Goal of the exercise:
Quote exactly and only this range of lines in the data below: the line that holds "rings.append([bm.verts.new(label_point(radius, angle, lift))" to the line that holds "cad_parts[node].hide_render = cad_parts[node].hide_viewport", both included.

Supplied material:
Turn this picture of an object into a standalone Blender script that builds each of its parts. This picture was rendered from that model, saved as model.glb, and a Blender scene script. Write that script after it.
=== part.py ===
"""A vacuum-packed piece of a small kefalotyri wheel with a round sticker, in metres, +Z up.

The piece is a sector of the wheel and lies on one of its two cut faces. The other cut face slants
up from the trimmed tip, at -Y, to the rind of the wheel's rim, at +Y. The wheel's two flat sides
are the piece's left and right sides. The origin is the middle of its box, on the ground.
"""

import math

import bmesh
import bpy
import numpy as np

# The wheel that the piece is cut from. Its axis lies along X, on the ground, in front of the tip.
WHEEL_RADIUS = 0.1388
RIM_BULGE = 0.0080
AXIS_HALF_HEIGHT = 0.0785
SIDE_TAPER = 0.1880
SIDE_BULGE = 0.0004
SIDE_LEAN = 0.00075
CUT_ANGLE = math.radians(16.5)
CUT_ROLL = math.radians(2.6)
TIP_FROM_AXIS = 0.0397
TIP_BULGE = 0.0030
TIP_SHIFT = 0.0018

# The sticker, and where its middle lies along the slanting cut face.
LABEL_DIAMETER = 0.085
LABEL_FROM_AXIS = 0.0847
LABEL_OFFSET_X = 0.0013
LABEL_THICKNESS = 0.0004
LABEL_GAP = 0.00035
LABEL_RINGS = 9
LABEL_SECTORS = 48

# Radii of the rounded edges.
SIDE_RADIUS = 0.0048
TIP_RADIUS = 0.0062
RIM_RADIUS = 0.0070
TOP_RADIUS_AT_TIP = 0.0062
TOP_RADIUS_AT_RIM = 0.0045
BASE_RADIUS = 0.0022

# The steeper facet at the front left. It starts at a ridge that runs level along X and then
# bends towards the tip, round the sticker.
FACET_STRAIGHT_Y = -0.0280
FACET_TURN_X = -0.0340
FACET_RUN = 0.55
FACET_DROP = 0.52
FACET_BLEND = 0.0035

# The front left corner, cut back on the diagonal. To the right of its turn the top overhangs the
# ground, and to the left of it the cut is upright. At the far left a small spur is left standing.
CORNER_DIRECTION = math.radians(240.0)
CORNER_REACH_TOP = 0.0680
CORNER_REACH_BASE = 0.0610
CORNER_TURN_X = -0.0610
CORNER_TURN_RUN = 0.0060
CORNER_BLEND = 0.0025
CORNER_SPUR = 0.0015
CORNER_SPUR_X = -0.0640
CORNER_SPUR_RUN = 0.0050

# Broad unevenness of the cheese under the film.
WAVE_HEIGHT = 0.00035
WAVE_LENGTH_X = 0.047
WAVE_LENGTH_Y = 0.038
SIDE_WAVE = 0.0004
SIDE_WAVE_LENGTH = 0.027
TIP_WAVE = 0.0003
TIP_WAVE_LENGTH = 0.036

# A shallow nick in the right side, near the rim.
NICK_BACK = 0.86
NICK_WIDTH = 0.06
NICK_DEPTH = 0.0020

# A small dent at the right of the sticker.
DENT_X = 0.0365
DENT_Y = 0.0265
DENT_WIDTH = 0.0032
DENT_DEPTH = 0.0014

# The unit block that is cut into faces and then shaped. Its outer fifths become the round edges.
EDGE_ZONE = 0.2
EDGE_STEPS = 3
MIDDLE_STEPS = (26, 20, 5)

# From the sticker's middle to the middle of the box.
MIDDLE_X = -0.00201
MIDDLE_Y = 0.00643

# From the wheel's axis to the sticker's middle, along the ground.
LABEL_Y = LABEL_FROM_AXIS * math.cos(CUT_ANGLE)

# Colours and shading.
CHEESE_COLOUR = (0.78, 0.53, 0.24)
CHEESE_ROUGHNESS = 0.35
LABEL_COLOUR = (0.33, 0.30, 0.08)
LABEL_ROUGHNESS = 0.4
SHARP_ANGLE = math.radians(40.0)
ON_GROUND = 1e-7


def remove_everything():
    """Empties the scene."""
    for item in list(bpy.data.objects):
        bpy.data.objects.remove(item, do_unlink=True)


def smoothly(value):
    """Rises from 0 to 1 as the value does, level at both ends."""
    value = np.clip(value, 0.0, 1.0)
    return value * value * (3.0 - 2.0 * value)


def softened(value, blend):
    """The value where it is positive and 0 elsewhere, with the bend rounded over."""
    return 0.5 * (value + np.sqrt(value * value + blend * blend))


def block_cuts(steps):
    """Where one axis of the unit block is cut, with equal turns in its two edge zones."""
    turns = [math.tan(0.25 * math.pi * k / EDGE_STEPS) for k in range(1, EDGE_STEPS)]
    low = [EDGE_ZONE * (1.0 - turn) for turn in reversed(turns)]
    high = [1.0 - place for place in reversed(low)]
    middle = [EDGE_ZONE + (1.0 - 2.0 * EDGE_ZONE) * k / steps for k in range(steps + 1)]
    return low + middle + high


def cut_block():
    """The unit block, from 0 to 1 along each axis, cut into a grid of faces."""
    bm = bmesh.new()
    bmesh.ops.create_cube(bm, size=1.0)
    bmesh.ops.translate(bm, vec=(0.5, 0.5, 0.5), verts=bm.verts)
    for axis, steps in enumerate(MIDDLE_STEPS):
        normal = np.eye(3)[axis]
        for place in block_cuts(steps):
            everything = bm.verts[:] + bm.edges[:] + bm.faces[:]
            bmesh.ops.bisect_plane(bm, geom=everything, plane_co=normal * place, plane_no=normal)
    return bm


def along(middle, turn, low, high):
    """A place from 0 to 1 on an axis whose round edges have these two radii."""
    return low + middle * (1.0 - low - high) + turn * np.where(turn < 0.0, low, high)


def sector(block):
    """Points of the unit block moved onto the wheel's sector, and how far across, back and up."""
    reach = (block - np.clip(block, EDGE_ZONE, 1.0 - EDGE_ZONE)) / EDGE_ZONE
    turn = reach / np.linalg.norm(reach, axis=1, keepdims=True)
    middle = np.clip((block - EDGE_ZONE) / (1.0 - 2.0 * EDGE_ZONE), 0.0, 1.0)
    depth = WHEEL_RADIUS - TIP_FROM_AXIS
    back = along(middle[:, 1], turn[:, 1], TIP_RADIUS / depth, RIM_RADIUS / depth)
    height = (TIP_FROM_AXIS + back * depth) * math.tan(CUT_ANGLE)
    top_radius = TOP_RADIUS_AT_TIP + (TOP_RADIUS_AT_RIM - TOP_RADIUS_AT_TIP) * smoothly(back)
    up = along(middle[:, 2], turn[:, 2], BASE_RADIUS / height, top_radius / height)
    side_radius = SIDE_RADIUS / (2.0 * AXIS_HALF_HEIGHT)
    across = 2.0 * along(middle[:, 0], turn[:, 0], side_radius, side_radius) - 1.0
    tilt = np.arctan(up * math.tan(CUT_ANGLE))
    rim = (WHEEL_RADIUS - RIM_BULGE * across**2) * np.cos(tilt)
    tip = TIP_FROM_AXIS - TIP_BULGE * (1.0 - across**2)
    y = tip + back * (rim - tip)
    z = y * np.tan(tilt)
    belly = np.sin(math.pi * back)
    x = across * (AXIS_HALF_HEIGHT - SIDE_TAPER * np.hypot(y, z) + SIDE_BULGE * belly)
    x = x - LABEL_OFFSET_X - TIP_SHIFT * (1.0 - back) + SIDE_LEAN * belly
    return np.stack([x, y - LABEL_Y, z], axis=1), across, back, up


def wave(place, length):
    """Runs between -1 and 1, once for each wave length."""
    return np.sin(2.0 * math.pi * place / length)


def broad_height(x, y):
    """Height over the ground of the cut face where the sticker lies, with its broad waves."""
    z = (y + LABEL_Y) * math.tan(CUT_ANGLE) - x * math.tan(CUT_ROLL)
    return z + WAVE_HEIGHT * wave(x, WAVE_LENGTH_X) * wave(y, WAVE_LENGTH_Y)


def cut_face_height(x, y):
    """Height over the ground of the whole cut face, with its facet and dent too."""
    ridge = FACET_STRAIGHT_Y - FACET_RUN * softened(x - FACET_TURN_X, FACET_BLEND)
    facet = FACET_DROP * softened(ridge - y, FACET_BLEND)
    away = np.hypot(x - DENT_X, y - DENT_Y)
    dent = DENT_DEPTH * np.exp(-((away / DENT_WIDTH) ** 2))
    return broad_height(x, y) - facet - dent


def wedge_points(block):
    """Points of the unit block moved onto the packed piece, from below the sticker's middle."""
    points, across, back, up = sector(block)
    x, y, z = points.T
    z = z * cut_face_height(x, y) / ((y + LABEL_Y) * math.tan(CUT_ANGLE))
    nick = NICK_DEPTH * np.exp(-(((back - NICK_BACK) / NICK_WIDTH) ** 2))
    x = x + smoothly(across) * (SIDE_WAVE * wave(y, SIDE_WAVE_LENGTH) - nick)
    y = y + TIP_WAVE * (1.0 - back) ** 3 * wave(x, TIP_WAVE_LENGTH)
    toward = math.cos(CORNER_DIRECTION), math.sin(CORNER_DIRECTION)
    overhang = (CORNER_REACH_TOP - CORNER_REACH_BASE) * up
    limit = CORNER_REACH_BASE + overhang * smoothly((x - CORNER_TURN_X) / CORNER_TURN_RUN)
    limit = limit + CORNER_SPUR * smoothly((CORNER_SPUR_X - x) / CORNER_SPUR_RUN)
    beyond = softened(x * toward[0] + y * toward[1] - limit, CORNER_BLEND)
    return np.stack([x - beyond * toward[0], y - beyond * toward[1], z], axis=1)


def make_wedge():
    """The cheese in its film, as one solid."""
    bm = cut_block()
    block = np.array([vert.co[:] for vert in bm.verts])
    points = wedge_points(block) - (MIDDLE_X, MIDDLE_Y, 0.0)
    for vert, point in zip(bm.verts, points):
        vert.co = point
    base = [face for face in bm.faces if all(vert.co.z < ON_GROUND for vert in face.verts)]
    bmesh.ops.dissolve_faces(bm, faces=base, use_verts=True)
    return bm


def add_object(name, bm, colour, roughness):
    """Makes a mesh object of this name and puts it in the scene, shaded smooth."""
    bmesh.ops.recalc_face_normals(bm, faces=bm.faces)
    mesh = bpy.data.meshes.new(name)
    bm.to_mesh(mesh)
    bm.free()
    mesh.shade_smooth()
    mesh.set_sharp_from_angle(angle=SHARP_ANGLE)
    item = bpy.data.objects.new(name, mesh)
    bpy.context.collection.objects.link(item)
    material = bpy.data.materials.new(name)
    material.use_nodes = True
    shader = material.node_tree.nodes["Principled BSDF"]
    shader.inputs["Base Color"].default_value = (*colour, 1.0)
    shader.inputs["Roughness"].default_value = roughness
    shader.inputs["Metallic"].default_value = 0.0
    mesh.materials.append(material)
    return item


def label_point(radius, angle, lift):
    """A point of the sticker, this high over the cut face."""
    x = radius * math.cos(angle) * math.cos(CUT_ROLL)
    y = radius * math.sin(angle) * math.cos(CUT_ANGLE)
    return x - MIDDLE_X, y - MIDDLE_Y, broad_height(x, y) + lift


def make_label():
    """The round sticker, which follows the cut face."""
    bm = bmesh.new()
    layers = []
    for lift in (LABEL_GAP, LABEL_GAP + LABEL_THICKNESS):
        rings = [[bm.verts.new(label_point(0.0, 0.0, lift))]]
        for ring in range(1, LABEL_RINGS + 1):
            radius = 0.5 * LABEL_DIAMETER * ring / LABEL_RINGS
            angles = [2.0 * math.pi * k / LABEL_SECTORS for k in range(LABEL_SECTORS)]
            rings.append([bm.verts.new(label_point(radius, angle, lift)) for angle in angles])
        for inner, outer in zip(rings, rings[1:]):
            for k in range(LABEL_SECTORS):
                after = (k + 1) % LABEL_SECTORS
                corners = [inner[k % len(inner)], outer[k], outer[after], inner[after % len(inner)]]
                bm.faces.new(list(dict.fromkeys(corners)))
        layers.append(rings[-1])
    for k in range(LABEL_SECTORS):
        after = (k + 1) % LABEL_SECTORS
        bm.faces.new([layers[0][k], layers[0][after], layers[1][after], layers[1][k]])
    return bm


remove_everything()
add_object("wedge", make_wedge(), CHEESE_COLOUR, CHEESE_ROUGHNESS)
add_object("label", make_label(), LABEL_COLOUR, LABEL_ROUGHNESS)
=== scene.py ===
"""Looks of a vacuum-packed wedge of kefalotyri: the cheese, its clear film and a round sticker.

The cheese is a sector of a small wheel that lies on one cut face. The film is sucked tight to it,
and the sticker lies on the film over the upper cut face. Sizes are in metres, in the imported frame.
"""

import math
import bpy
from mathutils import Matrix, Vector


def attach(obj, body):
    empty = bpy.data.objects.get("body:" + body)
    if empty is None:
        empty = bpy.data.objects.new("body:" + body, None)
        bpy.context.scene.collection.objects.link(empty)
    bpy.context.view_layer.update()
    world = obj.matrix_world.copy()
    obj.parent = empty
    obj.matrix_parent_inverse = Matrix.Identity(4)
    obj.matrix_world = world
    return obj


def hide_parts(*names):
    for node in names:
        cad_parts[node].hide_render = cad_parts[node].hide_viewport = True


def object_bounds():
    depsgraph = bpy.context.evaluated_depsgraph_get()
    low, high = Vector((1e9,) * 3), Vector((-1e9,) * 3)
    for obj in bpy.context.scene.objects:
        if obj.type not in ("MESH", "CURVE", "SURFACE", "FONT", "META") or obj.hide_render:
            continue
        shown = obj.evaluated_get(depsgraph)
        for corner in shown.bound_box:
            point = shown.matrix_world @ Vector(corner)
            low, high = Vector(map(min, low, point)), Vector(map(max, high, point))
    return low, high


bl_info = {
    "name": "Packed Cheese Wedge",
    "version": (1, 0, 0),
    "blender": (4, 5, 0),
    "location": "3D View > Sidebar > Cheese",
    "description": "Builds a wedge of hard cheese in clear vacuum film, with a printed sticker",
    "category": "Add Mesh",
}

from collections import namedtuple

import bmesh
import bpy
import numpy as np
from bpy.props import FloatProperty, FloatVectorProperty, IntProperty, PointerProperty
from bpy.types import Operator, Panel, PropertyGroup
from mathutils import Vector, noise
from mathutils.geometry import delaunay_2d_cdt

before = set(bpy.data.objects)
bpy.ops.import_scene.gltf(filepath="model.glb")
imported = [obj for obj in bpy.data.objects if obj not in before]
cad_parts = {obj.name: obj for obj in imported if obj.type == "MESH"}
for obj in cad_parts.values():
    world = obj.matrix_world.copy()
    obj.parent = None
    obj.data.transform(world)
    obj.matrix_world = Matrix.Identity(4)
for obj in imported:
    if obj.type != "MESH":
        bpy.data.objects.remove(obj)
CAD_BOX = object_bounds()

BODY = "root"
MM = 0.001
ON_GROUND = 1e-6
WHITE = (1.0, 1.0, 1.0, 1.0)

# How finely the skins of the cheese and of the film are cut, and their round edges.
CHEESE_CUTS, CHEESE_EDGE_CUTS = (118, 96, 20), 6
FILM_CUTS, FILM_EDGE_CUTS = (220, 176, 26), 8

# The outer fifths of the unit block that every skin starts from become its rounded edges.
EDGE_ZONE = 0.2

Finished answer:
            rings.append([bm.verts.new(label_point(radius, angle, lift)) for angle in angles])
        for inner, outer in zip(rings, rings[1:]):
            for k in range(LABEL_SECTORS):
                after = (k + 1) % LABEL_SECTORS
                corners = [inner[k % len(inner)], outer[k], outer[after], inner[after % len(inner)]]
                bm.faces.new(list(dict.fromkeys(corners)))
        layers.append(rings[-1])
    for k in range(LABEL_SECTORS):
        after = (k + 1) % LABEL_SECTORS
        bm.faces.new([layers[0][k], layers[0][after], layers[1][after], layers[1][k]])
    return bm


remove_everything()
add_object("wedge", make_wedge(), CHEESE_COLOUR, CHEESE_ROUGHNESS)
add_object("label", make_label(), LABEL_COLOUR, LABEL_ROUGHNESS)
=== scene.py ===
"""Looks of a vacuum-packed wedge of kefalotyri: the cheese, its clear film and a round sticker.

The cheese is a sector of a small wheel that lies on one cut face. The film is sucked tight to it,
and the sticker lies on the film over the upper cut face. Sizes are in metres, in the imported frame.
"""

import math
import bpy
from mathutils import Matrix, Vector


def attach(obj, body):
    empty = bpy.data.objects.get("body:" + body)
    if empty is None:
        empty = bpy.data.objects.new("body:" + body, None)
        bpy.context.scene.collection.objects.link(empty)
    bpy.context.view_layer.update()
    world = obj.matrix_world.copy()
    obj.parent = empty
    obj.matrix_parent_inverse = Matrix.Identity(4)
    obj.matrix_world = world
    return obj


def hide_parts(*names):
    for node in names:
        cad_parts[node].hide_render = cad_parts[node].hide_viewport = True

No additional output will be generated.